Podzielił się też doświadczeniem ze swojego życia.

- Mamy czwórkę dzieci, najstarszy syn ma 19 lat, najmłodsza córka – 4. Ja piszę książki, a żona jest dyrektorem wydawnictwa, które je wypuszcza. Czynności zawodowe bardzo nas pochłaniały i zauważyliśmy, że się od siebie oddalamy. Podjęliśmy celową decyzję, by zabrać część „czasu zawodowego” i oddać go rodzinie, tak by znowu być razem. I ... nic nam się nie zawaliło, wydawnictwo działa, nadal spłacamy kredyty, a o czas dla rodziny musimy stale walczyć, nawet codziennie – mówił R. Kościuszko.

Podał też kilka praktycznych wskazówek, jak można spędzać czas z dziećmi w pożyteczny i „fajny” sposób wykorzystując nowoczesne technologie.

- Raz w tygodniu, w piątek wieczorem w domu oglądamy wspólnie film. Mamy popcorn i napoje, a w sobotę rano nie ma szkoły ani pracy, wiec można odespać. Wybieramy film, który zainteresuje nas wszystkich, np. „Książę Egiptu”, „Józef władca snów”, „Księga ocalenie” czy „Opowieści z Narnii”. Jesteśmy obecni na przedstawieniach teatralnych w szkole czy turniejach naszych dzieci, by im pokazać, że interesuje nas, co robią i by z dumą w pierwszym rzędzie bić brawo. Przed snem opowiadamy lub czytamy dzieciom - wyliczał. Zachęcał do wspólnego spędzania wakacji i uprawiania sportu. - Nie trzeba być mistrzem świata w piłce nożnej, by po południu wyjść z dziećmi na boisko czy wykorzystując codzienne sytuacje w domu, uprawiać zapasy z synami. Kontakt fizyczny jest bardzo ważny. Nawet mała dziewczynka ubrana w elegancką suknie zapamięta na zawsze, jak tata tańczył z nią na przyjęciu weselnym znajomych – przekonywał.

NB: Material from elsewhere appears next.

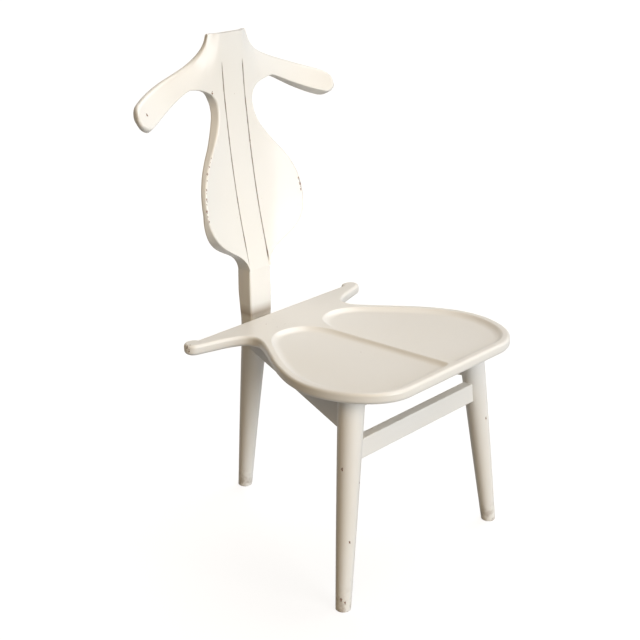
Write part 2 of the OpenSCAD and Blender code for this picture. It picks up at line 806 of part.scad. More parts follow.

Zachęcał też do wkraczania na te tereny, które są bliskie i interesujące dla młodego pokolenia.

- Internet  ma wiele pozytywów. Przypatrujmy się jednak, co dzieci w nim robią. W naszym domu zawsze uchylamy drzwi do pokoju z komputerem i obowiązuje zakaz ich zamykania, gdy dziecko z niego korzysta. Syn sam do nas przyszedł i pokazał stronę zaproponowaną przez katechetkę w szkole. To Godtube.com, na której prezentowane są jednominutowe, zabawnie ukazane scenki z Biblii – przytaczał powieściopisarz. Zachęcał też do korzystania z FB. - Nasze dzieci korzystają z Facebooka i jesteśmy na nim dla siebie znajomymi. Ktoś powie, że przecież możemy z sobą porozmawiać, bo mieszkamy w tym samym domu, a czasami korzystając z komputera przebywamy w tym samym pokoju. Jednak ja traktuję FB jako dodatkowy kanał komunikacji, gdzie można pewne rzeczy sobie wzajemnie prezentować. Ponadto mam podgląd na grono znajomych dzieci – tłumaczył Robert Kościuszko. Zgromadzonym rodzicom dał jeszcze jedną radę: - Pamiętajcie: z kim przestajesz, takim się stajesz. To rodzic musi towarzyszyć dzieciom. Pokazać, co jest dobre, a  co złe. Znaleźć sposób, by dotknąć serca nastolatka, przekazać mu wiarę i wartości, jakimi żyje.